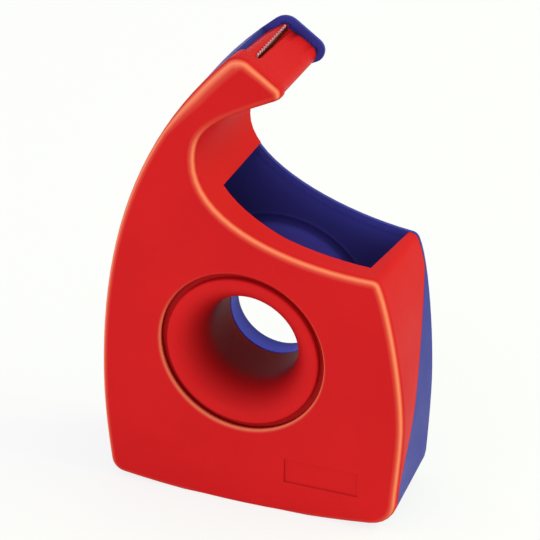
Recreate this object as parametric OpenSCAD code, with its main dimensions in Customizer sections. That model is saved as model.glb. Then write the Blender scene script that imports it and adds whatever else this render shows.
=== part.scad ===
// Hand dispenser for a small roll of adhesive tape.
// Two moulded shells close round a hub that carries the roll. The finger hole runs through the
// hub, the roll shows in a window in the saddle, and the tape ends on a pad with a toothed blade.
// Millimetres, +Z up, front face towards -Y. The origin is under the middle of the housing, on
// the table. Outlines are drawn in X and Z from the finger hole's axis.

/* [Tape] */
// Width of the tape
tape_w = 19; // [15:0.5:20]
// Bore of the cardboard core that slides on the hub
core_d = 25.4; // [25.2:0.1:26.2]

/* [Housing] */
// Depth of the closed housing, front face to back face
housing_d = 28; // [26.5:0.5:34]
// Wall thickness of both shells
wall = 1.8; // [1.4:0.1:1.8]
// Thickness of the front face
face_t = 2; // [1.6:0.1:2.4]
// Thickness of the back face
back_t = 1.8; // [1.4:0.1:2.2]
// Rounding of the front edge
front_r = 2.2; // [1.2:0.1:2.4]
// Rounding of the back edge
back_r = 1.6; // [0.8:0.1:1.7]
// Gap along the parting line
part_gap = 0.2; // [0.1:0.05:0.4]

/* [Outline] */
// Height of the finger hole's axis above the table
axis_h = 40; // [38:0.5:44]
// From the axis to the widest point of the left side
left_w = 34.9; // [33:0.5:38]
// From the axis to the widest point of the right side
right_w = 39.3; // [37:0.1:43]
// Height of the widest points above the table
belly_h = 27; // [22:1:34]
// How much wider the face's rounded edge is at the crown
crown_ease = 2; // [1.2:0.1:2.2]
// Height of the corner that the crown rounds off
crown_h = 114.2; // [112:0.2:120]
// From the axis left to the crown's corner
crown_w = 1.7; // [0:0.1:4]
// Rounding of the crown
crown_r = 4; // [3:0.1:5]
// From the crown's corner to the tip's corner, along the tape pad
nose_l = 15; // [13.5:0.1:17]
// Slope of the tape pad
nose_tilt = 35.5; // [30:0.5:40]
// Rounding of the tip
tip_r = 1.9; // [1.85:0.05:2.2]
// Rounding of the right shoulder
shoulder_r = 2.2; // [2.1:0.05:3]
// Height of the saddle's innermost point
throat_h = 86.5; // [84:0.5:89]
// From the axis left to the saddle's innermost point
throat_w = 11.4; // [9:0.2:13]
// Height of the right shoulder
shoulder_h = 64.8; // [63:0.2:68]
// From the axis to the right shoulder's corner
shoulder_w = 32.2; // [31:0.1:34]
// From the axis to the left foot's corner
left_foot_w = 32.8; // [30:0.1:34]
// From the axis to the right foot's corner
right_foot_w = 37.7; // [35:0.1:39]
// Lift of the left foot's corner above the table
foot_lift = 1.3; // [0.8:0.1:2.5]
// Lift of the right foot's corner above the table
heel_lift = 1.8; // [1:0.1:2.5]
// Rounding of the left foot
foot_r = 4; // [3:0.1:6]
// Rounding of the right foot
heel_r = 7; // [4:0.1:8]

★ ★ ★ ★

> **Stated problem**:
Reproduce the data shown above exactly.

> **Response to this task**:
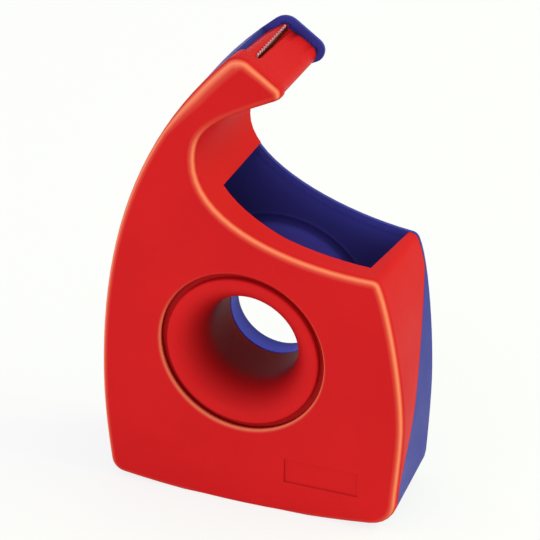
Recreate this object as parametric OpenSCAD code, with its main dimensions in Customizer sections. That model is saved as model.glb. Then write the Blender scene script that imports it and adds whatever else this render shows.
=== part.scad ===
// Hand dispenser for a small roll of adhesive tape.
// Two moulded shells close round a hub that carries the roll. The finger hole runs through the
// hub, the roll shows in a window in the saddle, and the tape ends on a pad with a toothed blade.
// Millimetres, +Z up, front face towards -Y. The origin is under the middle of the housing, on
// the table. Outlines are drawn in X and Z from the finger hole's axis.

/* [Tape] */
// Width of the tape
tape_w = 19; // [15:0.5:20]
// Bore of the cardboard core that slides on the hub
core_d = 25.4; // [25.2:0.1:26.2]

/* [Housing] */
// Depth of the closed housing, front face to back face
housing_d = 28; // [26.5:0.5:34]
// Wall thickness of both shells
wall = 1.8; // [1.4:0.1:1.8]
// Thickness of the front face
face_t = 2; // [1.6:0.1:2.4]
// Thickness of the back face
back_t = 1.8; // [1.4:0.1:2.2]
// Rounding of the front edge
front_r = 2.2; // [1.2:0.1:2.4]
// Rounding of the back edge
back_r = 1.6; // [0.8:0.1:1.7]
// Gap along the parting line
part_gap = 0.2; // [0.1:0.05:0.4]

/* [Outline] */
// Height of the finger hole's axis above the table
axis_h = 40; // [38:0.5:44]
// From the axis to the widest point of the left side
left_w = 34.9; // [33:0.5:38]
// From the axis to the widest point of the right side
right_w = 39.3; // [37:0.1:43]
// Height of the widest points above the table
belly_h = 27; // [22:1:34]
// How much wider the face's rounded edge is at the crown
crown_ease = 2; // [1.2:0.1:2.2]
// Height of the corner that the crown rounds off
crown_h = 114.2; // [112:0.2:120]
// From the axis left to the crown's corner
crown_w = 1.7; // [0:0.1:4]
// Rounding of the crown
crown_r = 4; // [3:0.1:5]
// From the crown's corner to the tip's corner, along the tape pad
nose_l = 15; // [13.5:0.1:17]
// Slope of the tape pad
nose_tilt = 35.5; // [30:0.5:40]
// Rounding of the tip
tip_r = 1.9; // [1.85:0.05:2.2]
// Rounding of the right shoulder
shoulder_r = 2.2; // [2.1:0.05:3]
// Height of the saddle's innermost point
throat_h = 86.5; // [84:0.5:89]
// From the axis left to the saddle's innermost point
throat_w = 11.4; // [9:0.2:13]
// Height of the right shoulder
shoulder_h = 64.8; // [63:0.2:68]
// From the axis to the right shoulder's corner
shoulder_w = 32.2; // [31:0.1:34]
// From the axis to the left foot's corner
left_foot_w = 32.8; // [30:0.1:34]
// From the axis to the right foot's corner
right_foot_w = 37.7; // [35:0.1:39]
// Lift of the left foot's corner above the table
foot_lift = 1.3; // [0.8:0.1:2.5]
// Lift of the right foot's corner above the table
heel_lift = 1.8; // [1:0.1:2.5]
// Rounding of the left foot
foot_r = 4; // [3:0.1:6]
// Rounding of the right foot
heel_r = 7; // [4:0.1:8]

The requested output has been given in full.